Dataset extract
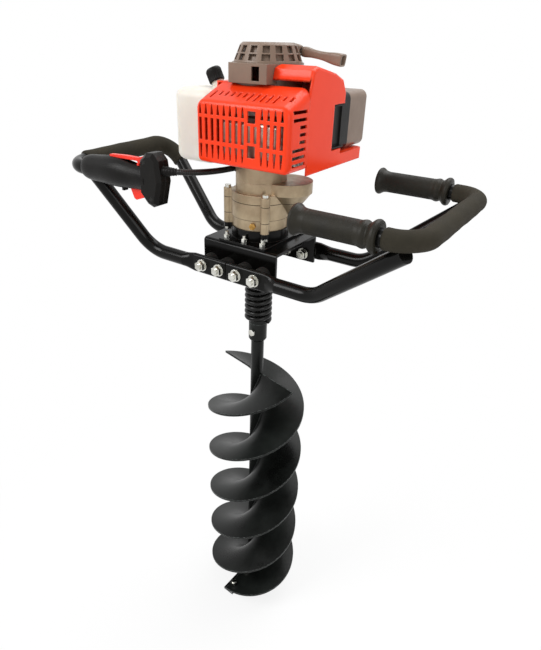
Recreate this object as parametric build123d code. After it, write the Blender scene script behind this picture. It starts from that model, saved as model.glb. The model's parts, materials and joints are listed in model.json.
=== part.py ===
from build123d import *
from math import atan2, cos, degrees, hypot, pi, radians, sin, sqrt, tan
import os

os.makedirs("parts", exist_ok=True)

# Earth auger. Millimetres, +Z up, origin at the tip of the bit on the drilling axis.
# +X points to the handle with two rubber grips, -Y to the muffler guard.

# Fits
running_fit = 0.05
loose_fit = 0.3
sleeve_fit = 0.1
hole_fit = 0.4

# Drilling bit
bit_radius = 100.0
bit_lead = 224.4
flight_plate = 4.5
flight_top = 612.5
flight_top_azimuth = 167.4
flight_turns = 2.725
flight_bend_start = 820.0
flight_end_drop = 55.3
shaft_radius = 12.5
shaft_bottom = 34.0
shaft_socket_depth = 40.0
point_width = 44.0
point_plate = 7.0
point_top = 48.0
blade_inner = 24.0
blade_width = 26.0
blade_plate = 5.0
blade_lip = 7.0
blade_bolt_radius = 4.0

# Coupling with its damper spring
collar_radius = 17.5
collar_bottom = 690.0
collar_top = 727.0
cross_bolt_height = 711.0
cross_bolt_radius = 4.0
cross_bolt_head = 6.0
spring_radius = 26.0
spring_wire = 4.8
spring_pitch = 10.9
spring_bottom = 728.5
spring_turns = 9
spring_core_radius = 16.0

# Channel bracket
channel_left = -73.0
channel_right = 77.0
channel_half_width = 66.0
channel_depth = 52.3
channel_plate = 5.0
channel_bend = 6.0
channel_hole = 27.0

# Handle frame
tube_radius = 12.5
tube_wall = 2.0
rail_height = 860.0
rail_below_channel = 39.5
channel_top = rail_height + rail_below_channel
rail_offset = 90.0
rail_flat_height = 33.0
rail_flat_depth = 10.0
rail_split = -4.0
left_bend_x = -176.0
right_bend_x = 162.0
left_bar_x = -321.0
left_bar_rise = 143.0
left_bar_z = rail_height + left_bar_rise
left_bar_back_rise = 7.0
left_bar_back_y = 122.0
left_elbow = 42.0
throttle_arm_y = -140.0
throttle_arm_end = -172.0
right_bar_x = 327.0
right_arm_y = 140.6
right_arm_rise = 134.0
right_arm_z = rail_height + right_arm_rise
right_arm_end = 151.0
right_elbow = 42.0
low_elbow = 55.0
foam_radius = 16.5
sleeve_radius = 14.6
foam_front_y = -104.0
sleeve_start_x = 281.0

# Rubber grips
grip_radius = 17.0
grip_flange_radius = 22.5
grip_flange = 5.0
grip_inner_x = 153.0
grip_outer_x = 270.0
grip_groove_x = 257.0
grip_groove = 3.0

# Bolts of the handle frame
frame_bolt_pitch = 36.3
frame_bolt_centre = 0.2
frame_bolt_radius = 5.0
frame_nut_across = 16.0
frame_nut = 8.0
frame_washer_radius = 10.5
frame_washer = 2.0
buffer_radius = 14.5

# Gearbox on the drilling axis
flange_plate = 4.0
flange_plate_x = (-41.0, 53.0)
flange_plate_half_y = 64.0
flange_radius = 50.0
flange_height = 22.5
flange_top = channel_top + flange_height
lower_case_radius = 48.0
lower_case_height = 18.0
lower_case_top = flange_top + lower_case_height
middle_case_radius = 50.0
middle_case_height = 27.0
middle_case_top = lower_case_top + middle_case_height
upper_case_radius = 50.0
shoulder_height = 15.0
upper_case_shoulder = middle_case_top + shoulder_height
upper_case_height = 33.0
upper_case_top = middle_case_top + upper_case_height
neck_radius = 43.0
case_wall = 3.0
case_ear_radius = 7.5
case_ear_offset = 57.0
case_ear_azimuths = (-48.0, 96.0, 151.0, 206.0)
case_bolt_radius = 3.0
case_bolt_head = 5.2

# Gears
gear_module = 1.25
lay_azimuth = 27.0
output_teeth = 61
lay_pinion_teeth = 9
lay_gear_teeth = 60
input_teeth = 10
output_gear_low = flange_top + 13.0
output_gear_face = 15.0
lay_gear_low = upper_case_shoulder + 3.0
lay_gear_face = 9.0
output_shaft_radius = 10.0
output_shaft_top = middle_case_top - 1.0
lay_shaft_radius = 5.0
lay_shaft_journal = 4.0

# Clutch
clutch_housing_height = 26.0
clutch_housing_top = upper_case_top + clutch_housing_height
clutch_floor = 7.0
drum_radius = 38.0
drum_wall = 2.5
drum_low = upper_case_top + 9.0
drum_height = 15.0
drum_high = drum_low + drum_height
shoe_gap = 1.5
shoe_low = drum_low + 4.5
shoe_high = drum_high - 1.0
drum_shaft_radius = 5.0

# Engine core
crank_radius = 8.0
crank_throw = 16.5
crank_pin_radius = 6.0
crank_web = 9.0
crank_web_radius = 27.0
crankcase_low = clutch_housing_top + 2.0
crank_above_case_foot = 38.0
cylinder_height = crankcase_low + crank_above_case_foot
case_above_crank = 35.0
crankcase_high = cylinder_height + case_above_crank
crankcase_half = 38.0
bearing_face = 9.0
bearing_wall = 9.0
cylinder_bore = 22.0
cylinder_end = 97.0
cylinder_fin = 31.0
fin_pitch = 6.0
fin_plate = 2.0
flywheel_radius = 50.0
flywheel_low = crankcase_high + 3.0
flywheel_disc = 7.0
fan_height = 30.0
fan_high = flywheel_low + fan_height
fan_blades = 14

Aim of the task
Lines that hold the word "parts" are the ones to return, every one of them.

Solution for this exercise
Recreate this object as parametric build123d code. After it, write the Blender scene script behind this picture. It starts from that model, saved as model.glb. The model's parts, materials and joints are listed in model.json.
os.makedirs("parts", exist_ok=True)